I could see how that would ruin the strategy. Better respond with an ER of your own!
Mantidactyle
Tis a bad card, 4-energy attack without any form of acceleration on a stage 1 made it unplayable.
WilliamH.
haha. That’s too bad. So this energy acceleration, it sounds like it’s been a huge deal since the very beginning of competitive play.
Chosen_Pikachu
Competitively speaking, any attacker with more than a 1-energy cost was unplayable in Base Set, because every deck ran 4 Energy Removal, 4 Super Energy Removal, 4 Item Finder. It was literally impossible to charge a(n?) RRRR cost. Lol, even typing that is painful.
WilliamH.
That’s too bad. I guess Pkmn has never had a slower competitive format?
feyblade
If they wanted this to be symmetrical to Arcanine, fire blast should have been (R) (R) (C) (C) . If that were the case, this would actually be an acceptable card. As it is , though ,you won’t be pulling a fire blast out on turn 3 , and , with multicolored energy as rare as it was at the time, your deck’s energy base would have to be very heavily invested in fire for Fire Blast to accomplish anything.
I do have to wonder, though… which is more valuable in any given modified format? HP, or Energy?
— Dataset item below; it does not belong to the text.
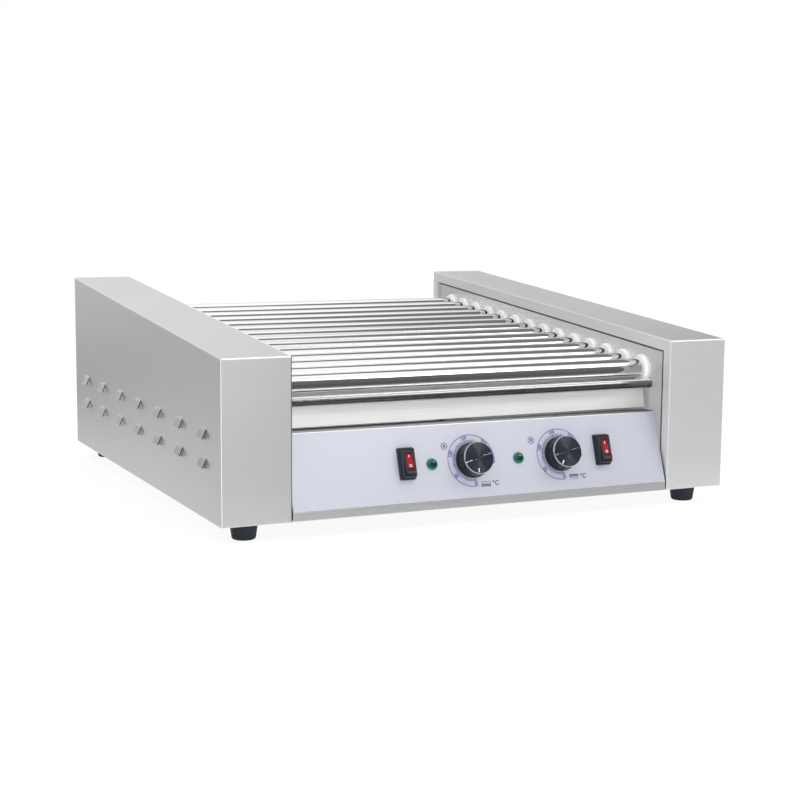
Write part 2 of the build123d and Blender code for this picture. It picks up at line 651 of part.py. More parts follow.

Which drawback really was the worse one?
Anthony POKEMON EXPERT
My friend has this but it sucks because its from the second base set ahhhhhhhhhh this agravating typing this
No Name
CGC identified an alternate variant of this card, with a black flame
https://www.cgccards.com/news/article/8861/pokemon-ninetales-variant/
Twylis
Misleading name for the variant, since the black part is just the background. The flames are light blue in both, and represent kitsunebi, ghostly flames associated with foxes.
https://en.m.wikipedia.org/wiki/Kitsunebi
Ambassador
BS Ninetales (and its EVO retrain) is still, as of 2022, the only time this Lure attack has appeared in the TCG¹. It’s got an interesting name in the original edition of the game – かどわかす [𝐊𝐚𝐝𝐨𝐰𝐚𝐤𝐚𝐬𝐮], which can be translated as “Kidnap”. Would that go along with the kitsunebi mythology, or is it a separate thing entirely?
¹ Jungle Victrebeel’s “Lure” is a different attack, さそうかおり[𝐒𝐚𝐬𝐨𝐮 𝐊𝐚𝐨𝐫𝐢].
Twylis
There’s some context to this word that’s being lost in translation; Google is translating it as itself and defining it as “Deceive and take (a woman or child) away. Kidnap.” Meanwhile translating “kidnap” to Japanese directly yields several words, none of which are kadowakasu.
I’m not finding any explicit link to kitsune, but they are heavily associated with deception, and kidnapping doesn’t seem out-of-character. There *is* related phenomenon with the kitsunebi, though:
https://en.m.wikipedia.org/wiki/Kitsune_no_yomeiri
Essentially, the Kitsune no yomeiri is an event where a procession of kitsunebi would appear and signal a wedding of foxes. Some legends state the wedding was actually a trick, and the lights would disappear when a human got close (thus presumably getting the human lost).
“Lure” actually isn’t a bad translation, as simple as it is. “Lure Away” would better capture the tone of it though.
Tokiwa City Smuggle
It’s more like Wizards brighten the background to show its true colors more. I don’t think there was nothing black about the card but rather the saturation was low in the original Japanese art.